Dev was big news again - the Clare coup was known to all. Still, Noel Crowley didn’t know what he was going to do with the car. Clare was her new home, but where in Clare?

O’Sullivan and Hansbury Motors housed it for a few days - the fire station for a few years. This pride of the Clare fleet deserved better and got better.

“In 1989 when planning Ennis 750 I approached Syntex to see if they would be interested as their contribution to Ennis to fund the building of a garage for the car. Syntex agreed and the Dodge had a home where it would be on display.”

It’s been on display ever since. President Mary Robinson officially unveiled the library’s novel piece of art in 1992 and it’s been part of the library service ever since.

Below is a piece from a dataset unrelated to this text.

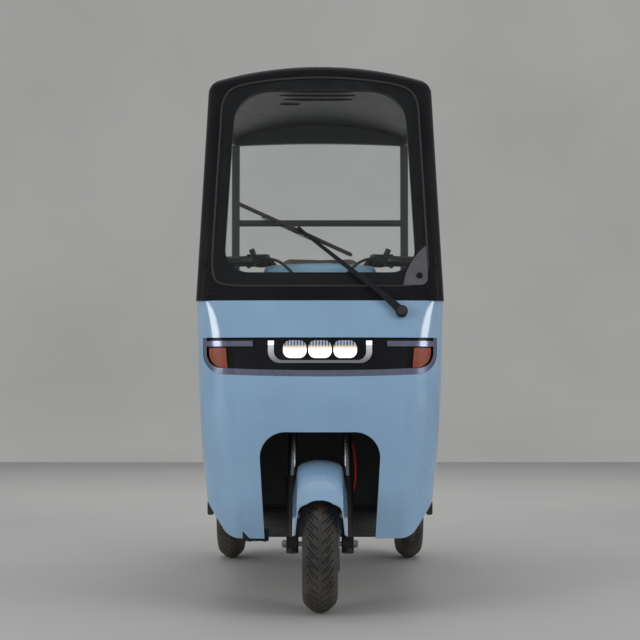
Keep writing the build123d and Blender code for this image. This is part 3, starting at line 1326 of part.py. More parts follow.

It was on the road later that year - there was no need for the Dodge to dodge potholes as it was the first car to drive down the Bunratty bypass. It was a lone outing, it was back to the storage cabinet for over 12 years until two weeks ago.

Dodge was on the move once more - this time to the Clare County Council mechanics yard where John McNamara and Senan McMahon went to work. They gave it an NCT like overhaul - even if vintage cars are exempt when it comes to this new rule of the road.

The road opens out before the Dodge this St Patrick’s Day. “It has to be a special occasion to allow her out,” says Noel.

“The Dodge is that special. It’s like the shovel Parnell used to turn the first sod on the West Clare Railway, the Spanish Armada door and the banner for the East Clare by-election that elected Dev in 1917. It’s a piece of art that we are very proud of.”

The piece of art that weighs in at two tons is ready for road.